Per la libertà di movimento, per i diritti di cittadinanza

da Il Manifesto del 9 aprile 2006

«Siamo perduti nel deserto»

Decine di migranti sub-sahariani respinti dal Marocco sono da sei mesi bloccati nel Sahara occidentale. In attesa che qualcuno si interessi della loro sorte e li riporti a casa

«Fate qualcosa per noi. Siamo ancora bloccati in mezzo al deserto!». La voce di Moussa giunge concitata e intermittente attraverso il telefono satellitare. Dietro di lui, si percepiscono le grida dei suoi compagni di sventura, altri 44 immigranti sub-sahariani sospesi da quasi sei mesi tra le sabbie di Bir Lahlou, un avamposto sperduto in mezzo al Sahara Occidentale. Deportati dalla polizia marocchina dopo gli assalti alle recinzioni di Ceuta e Melilla nell’ottobre scorso e abbandonati in un deserto pieno di mine anti-uomo, tratti in salvo dagli uomini del Fronte Polisario – l’organizzazione che si batte per l’indipendenza di questa ex colonia spagnola – sono ancora lì, a contare i giorni sotto un sole cocente. Non hanno contatti con il mondo – la comunicazione con chi scrive è resa possibile solo dalla disponibilità di un raro passante munito di telefono satellitare. E il mondo non si cura più di loro. Sopravvivono grazie all’assistenza del Polisario, che fornisce loro un po’ di farina, olio e acqua; quel poco che può permettersi un popolo di profughi che a sua volta dipende dagli aiuti internazionali.

Naufraghi sospesi in un mare di sabbia e disperazione, non godono di alcuna assistenza; solo una piccola infermeria del Polisario provvede a offrire loro cure minime («Molti sono malati; hanno la febbre», assicura Moussa). Ma, soprattutto, non ne possono più: quasi tutti si erano già sobbarcati viaggi sfiancanti e lunghissimi per poter abbracciare il sogno europeo; poi hanno trascorso mesi nascosti in Marocco in attesa della buona occasione; ora sono bloccati in un presente senza orizzonti. «Vogliamo solo tornare a casa. Aiutateci», grida al telefono il ghaneano Rashid, tre anni di Marocco e due tentativi falliti di saltare i recinti di Melilla. «Stiamo soffrendo troppo, non sappiamo più che fare». All’epoca dei fatti, speravano tutti in una soluzione rapida della crisi. La vicenda era stata ampiamente mediatizzata. Diversi giornalisti – perlopiù spagnoli – erano arrivati in fondo al deserto per incontrare i dannati di Bir Lahlou; alcune Ong si erano interessate al loro caso; persino una delegazione della Minurso, la missione dei caschi blu dispiegati nella zona per vigilare sul cessate-il-fuoco era venuta a dispensare rassicurazioni e buone parole. Poi, spente le telecamere, è calato il silenzio. «Da novembre, non è venuto più nessuno; gli uomini della Minurso non si sono più visti. Noi continuiamo a vivere qui, tagliati fuori dal mondo», si lamenta ancora Moussa.
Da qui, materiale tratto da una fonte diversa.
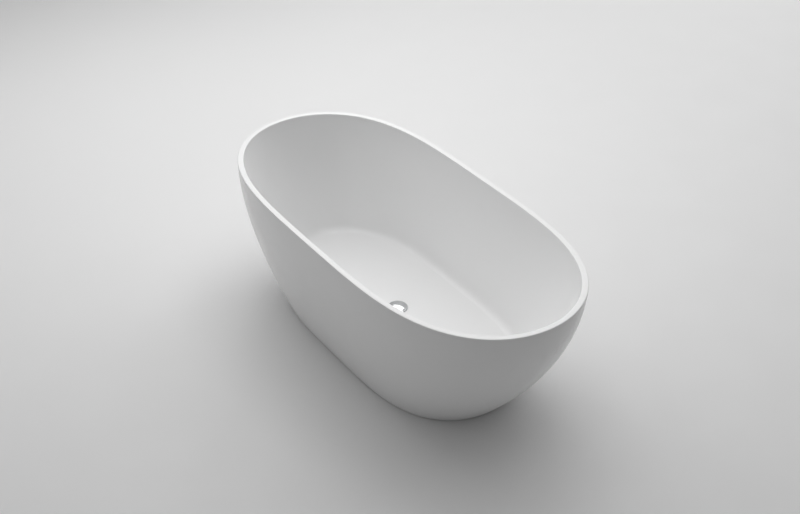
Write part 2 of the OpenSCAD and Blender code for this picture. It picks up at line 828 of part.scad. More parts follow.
module overflow_upper_nut() {
    color("white") translate([0, pipe_start[0], pipe_start[1]]) rotate([180 + overflow_slope, 0, 0])
        translate([0, 0, -pipe_nut_height]) hex_nut(pipe_nut_height, 2 * pipe_nut_r, pipe_r);
}

module overflow_lower_nut() {
    color("white") translate([0, -chamber_r - inlet_length, inlet_z]) rotate([90, 0, 0])
        hex_nut(pipe_nut_height, 2 * pipe_nut_r, pipe_r);
}

// ---- Assembly ----

inner_basin();
outer_skirt();
base_board();
rail(1);  // rail_left
rail(-1);  // rail_right
for (i = [1:4]) {
    cross_member(i - 1);
    skirt_bracket(END_SIGNS[i - 1]);
}
board_screws();
bracket_screws();
rail_end_caps();
for (i = [1:5]) {
    foot_pad(i - 1);
    foot_stem(i - 1);
    foot_nut(i - 1);
    lock_nut(i - 1);
}
waste_flange();
waste_upper_seal();
waste_lower_seal();
waste_body();
plug_cap();
plug_seal();
plug_stem();
plug_guide();
click_spring();
outlet_nut();
waste_elbow();
outlet_pipe();
floor_elbow();
overflow_cover();
overflow_screw();
overflow_seal();
overflow_body();
overflow_upper_nut();
overflow_pipe();
overflow_lower_nut();
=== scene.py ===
# %% [markdown]
# # A freestanding oval bathtub
#
# The bath is two thin acrylic shells: an inner basin with a flat rim, and an outer skirt that bulges out
# from a smaller oval foot. A steel frame, screw feet, a click waste and an overflow sit between them.
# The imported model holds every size, so this lesson starts by loading it and measuring what it needs.

# %% Load the frame
import json
import math

import bpy
import numpy as np
from mathutils import Matrix, Vector


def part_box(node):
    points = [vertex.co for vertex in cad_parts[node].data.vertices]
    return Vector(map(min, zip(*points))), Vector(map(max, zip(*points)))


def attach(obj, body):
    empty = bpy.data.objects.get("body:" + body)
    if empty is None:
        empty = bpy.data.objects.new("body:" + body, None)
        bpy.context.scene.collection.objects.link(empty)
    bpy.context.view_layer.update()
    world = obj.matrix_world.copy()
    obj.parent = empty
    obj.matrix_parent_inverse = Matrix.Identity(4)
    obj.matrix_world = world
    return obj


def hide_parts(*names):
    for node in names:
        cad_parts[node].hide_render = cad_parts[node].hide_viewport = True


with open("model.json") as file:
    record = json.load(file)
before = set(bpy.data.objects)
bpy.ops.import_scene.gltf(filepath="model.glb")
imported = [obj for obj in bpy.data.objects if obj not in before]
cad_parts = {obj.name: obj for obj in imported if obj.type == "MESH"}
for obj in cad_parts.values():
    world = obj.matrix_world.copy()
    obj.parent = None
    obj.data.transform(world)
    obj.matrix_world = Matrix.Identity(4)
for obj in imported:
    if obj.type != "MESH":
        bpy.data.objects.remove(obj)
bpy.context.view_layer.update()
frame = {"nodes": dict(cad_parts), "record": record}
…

Il loro dramma è che si trovano nel mezzo di una sorta di no man’s land dai contorni indefiniti. La zona orientale del Sahara occidentale è sotto l’autorità del Fronte Polisario, che non ha i mezzi né le forze per provvedere al loro rimpatrio. La Minurso, dal canto suo, «non ha il mandato per trattare casi di questo tipo», come ripete al telefono il portavoce della missione Enrico Magnani. Che aggiunge: «È il Polisario che deve chiedere all’Onu di intervenire». Nessuno prende l’iniziativa e, in questo rimpallo di responsabilità, i 45 sub-sahariani si ritrovano abbandonati a se stessi.

Il loro caso non è in realtà una novità assoluta per il Sahara occidentale: nei due anni scorsi vari gruppi di immigrati – per lo più asiatici – sono stati ritrovati sperduti nel mezzo del deserto e sono stati soccorsi dagli uomini del Polisario. Anche in quelle occasioni, erano trascorsi diversi mesi prima che qualcuno, ossia l’Organizzazione internazionale per le migrazioni (Oim), si interessasse al loro caso e provvedesse al rimpatrio. Ma gli africani di Bir Lahlou appaiono ancora più dimenticati: l’ufficio dell’Oim di Rabat non era al corrente della loro situazione. Una volta informato, il responsabile ha assicurato che l’organizzazione – segnatamente l’ufficio di Dakar – si farà carico della loro situazione. Loro, per il momento, aspettano una sola cosa: che qualcuno li tiri fuori di lì e permetta loro di tornare al mondo.